Protein replacement or stabilization approaches

Experimental strategies aimed at enhancing residual laminin-α2 expression or stabilizing the extracellular matrix structure may mitigate disease severity. ¹⁴ Pharmacological chaperones or small molecules to improve the function or half-life of mutated laminin-α2 are potential targets, though development in this area remains nascent. ³⁹

Stem cell and regenerative medicine

Skeletal muscle regeneration and repair using stem cells or induced pluripotent stem cells (iPSCs) could theoretically replace damaged muscle fibers with healthier ones. ⁴⁰ While technically challenging, this field continues to advance, bringing the possibility of cell-based therapies into the realm of future potential treatments. ⁴¹

Metabolic and nutritional interventions

Although not disease-modifying, nutritional support and certain supplements (e.g. creatine monohydrate and coenzyme Q10) may transiently improve energy metabolism and muscle strength. ⁴² Ensuring adequate caloric intake, balancing macronutrients, and preventing malnutrition are standard supportive measures. ⁴³ Robust evidence for supplements remains limited, underscoring the need for well-designed clinical trials.

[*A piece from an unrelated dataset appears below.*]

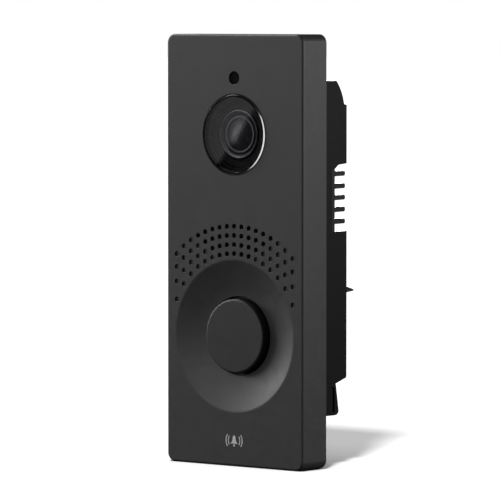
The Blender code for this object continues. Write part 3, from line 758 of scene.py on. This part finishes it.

While this case provides valuable insights into the genetic and clinical variability of LAMA2-related muscular dystrophy, several limitations must be acknowledged. First, the absence of long-term follow-up data limits our ability to assess disease progression, functional outcomes, and the potential development of complications such as scoliosis or respiratory insufficiency. Second, functional assessments such as electromyography, standardized motor function scales, and longitudinal imaging were not performed or reported, limiting the phenotypic characterization. Third, although computational analyses and inheritance studies support the pathogenicity of the novel frameshift variant, functional validation at the protein or transcript level was not conducted. These limitations highlight the need for longitudinal studies and broader functional investigations to better understand the correlations between genotype and phenotype in LAMA2-RD.

Conclusion

This case report illustrates an atypical merosin deficiency mutation of two heterozygous likely pathogenic variants, broadening the classical genetic paradigm and underscoring the phenotypic heterogeneity of this disorder. It emphasizes the influence of consanguinity and local genetic pools on disease prevalence, particularly in Middle Eastern populations. While no definitive therapies currently exist, emerging molecular technologies hold promise for the future. Until then, early recognition, genetic confirmation, and comprehensive supportive care remain the cornerstone of improving outcomes for patients with merosin deficiency.

By taking into consideration that early intervention and supportive management are crucial in shaping the long-term functional outcomes for infants with merosin deficiency, the patient was promptly referred for physical and occupational therapy to optimize motor development, strengthen proximal musculature, and improve head control.